The assassination of President Kennedy was followed by weeks of somber self-reflection. Stand-ups struggled. Comic Mort Sahl went so far as to nearly give up show business to concentrate on political issues, before eventually returning to comedy in the 1970s.

After the Sept. 11, 2001, terrorist attacks, a stunned nation had no idea when it would be acceptable to laugh again, till David Letterman stepped up a week later with a somber monologue, insisting: Life must go on.

“Saturday Night Live” struggled longer with Sept. 11, unable to move forward until almost three weeks later, with an opening that featured firefighters with Mayor Rudolph W. Giuliani and a performance by Paul Simon.

When Simon finished, producer Lorne Michaels joined the mayor onstage.

“Can we be funny?” Michaels asked.

“Why start now?” Giuliani responded, drawing a big therapeutic laugh.

But the 2020 pandemic is different in many ways. Rolling out gradually, it doesn’t share the “where were you?” shock value of an assassination or political attack and seems, at the moment, never ending.

Writing for the Atlantic, Megan Garber notes that time is a “deeply uncertain variable. The new virus is patient. It hides in plain sight. Days, weeks, months, years of this.”

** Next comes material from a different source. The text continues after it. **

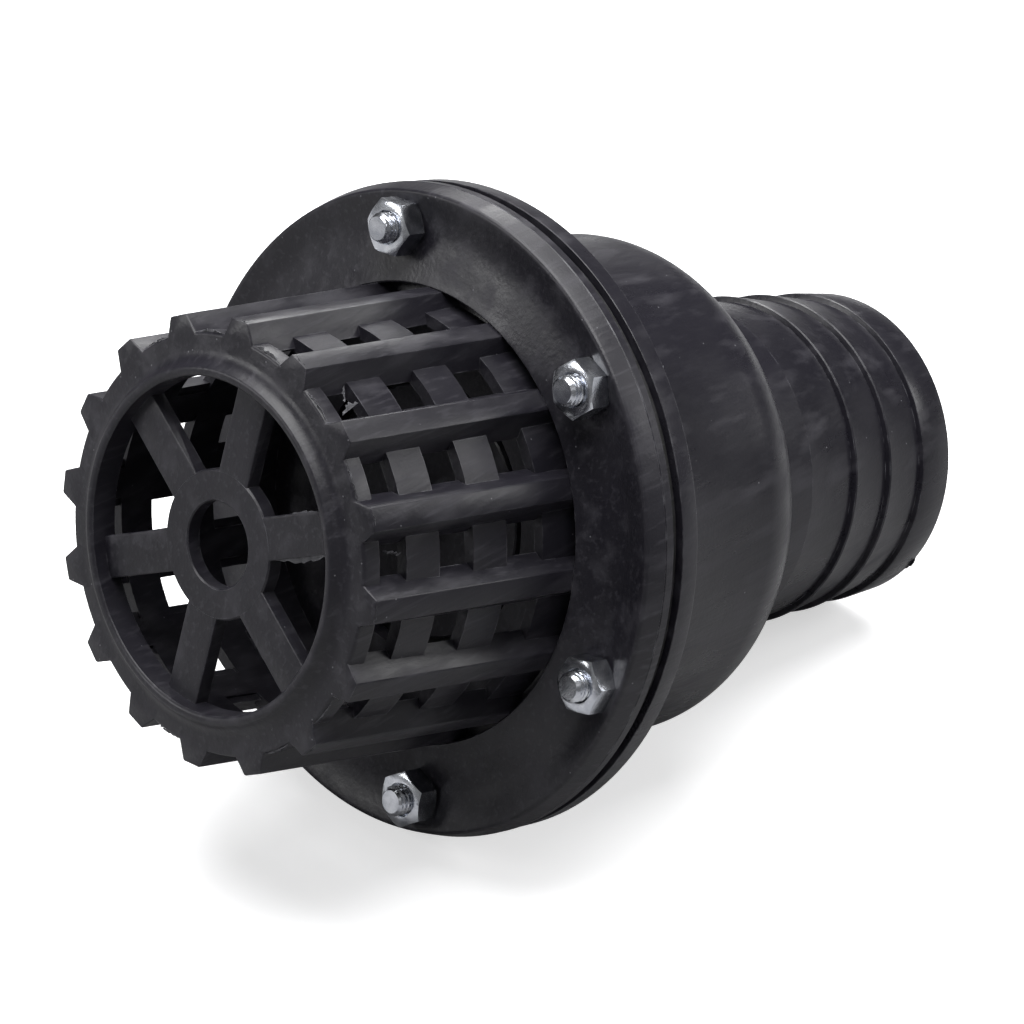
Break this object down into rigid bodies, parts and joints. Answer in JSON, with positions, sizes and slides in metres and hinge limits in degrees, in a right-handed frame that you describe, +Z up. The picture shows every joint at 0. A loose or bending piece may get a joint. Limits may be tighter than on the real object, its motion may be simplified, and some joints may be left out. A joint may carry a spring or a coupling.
{
  "type": "foot valve",
  "caption": "Plastic foot valve with a ribbed strainer basket, bolted flanges, a domed body with a barbed hose tail, and a hinged rubber flap inside.",
  "frame": {"origin": "centre of the bounding box, on the surface that the valve lies on", "axes": "+X runs from the strainer towards the hose tail and is level, +Z is up; the valve lies on the rim of its body's flange and the end of its tail, so its own axis dips 16.12 degrees towards +X"},
  "size_m": [0.187, 0.1264, 0.1236],
  "materials": {
    "black_plastic": "satin, slightly scuffed",
    "black_rubber": "matt",
    "plated_steel": "bright zinc plate",
    "cast_iron": "as cast"
  },
  "bodies": {
    "root": {"strainer_basket": "black_plastic", "valve_body": "black_plastic", "flange_gasket": "black_rubber", "hinge_tongue": "black_rubber", "flange_bolt_1": "plated_steel", "flange_bolt_2": "plated_steel", "flange_bolt_3": "plated_steel", "flange_bolt_4": "plated_steel", "flange_bolt_5": "plated_steel", "flange_bolt_6": "plated_steel", "flange_nut_1": "plated_steel", "flange_nut_2": "plated_steel", "flange_nut_3": "plated_steel", "flange_nut_4": "plated_steel", "flange_nut_5": "plated_steel", "flange_nut_6": "plated_steel"},
    "flap": {"flap_disc": "black_rubber", "flap_weight": "cast_iron", "flap_plate": "black_plastic", "flap_screw": "plated_steel", "flap_nut": "plated_steel"}
  },
  "joints": [
    {"name": "flap_hinge", "type": "hinge", "parent": "root", "child": "flap", "pos_m": [-0.01679, -0.00733, 0.09514], "axis": [-0.0577, -0.9781, -0.1997], "range_deg": [0, 60], "stiffness_Nm_per_rad": 0.06, "springref_deg": -11.46, "deforming": ["hinge_tongue"]}
  ]
}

North notes that the current crisis differs from past traumas in other ways, saying that the world is on the same journey, that we have a common enemy. “Our understanding of what might be a punch line is shared across a broader audience,” she said.

Writer-comedian Jensen Karp, a tough critic of social media, says that history might go easy on the outpouring of humor amid this tragedy.

“I mean, even before the global pandemic I questioned every tweet or Instagram post,” said the wry host of “The No-Sports Report” podcast. “ ‘Why would I post something so stupid?’ is a constant question swirling in my head, especially now that we have no idea what the new normal is.

“But it would appear that people need an escape. I only seem hesitant because I’m such an obsessive downer and would rather just play out every terrible scenario we’re destined to encounter in the future. But don’t be like me. It’s no fun.”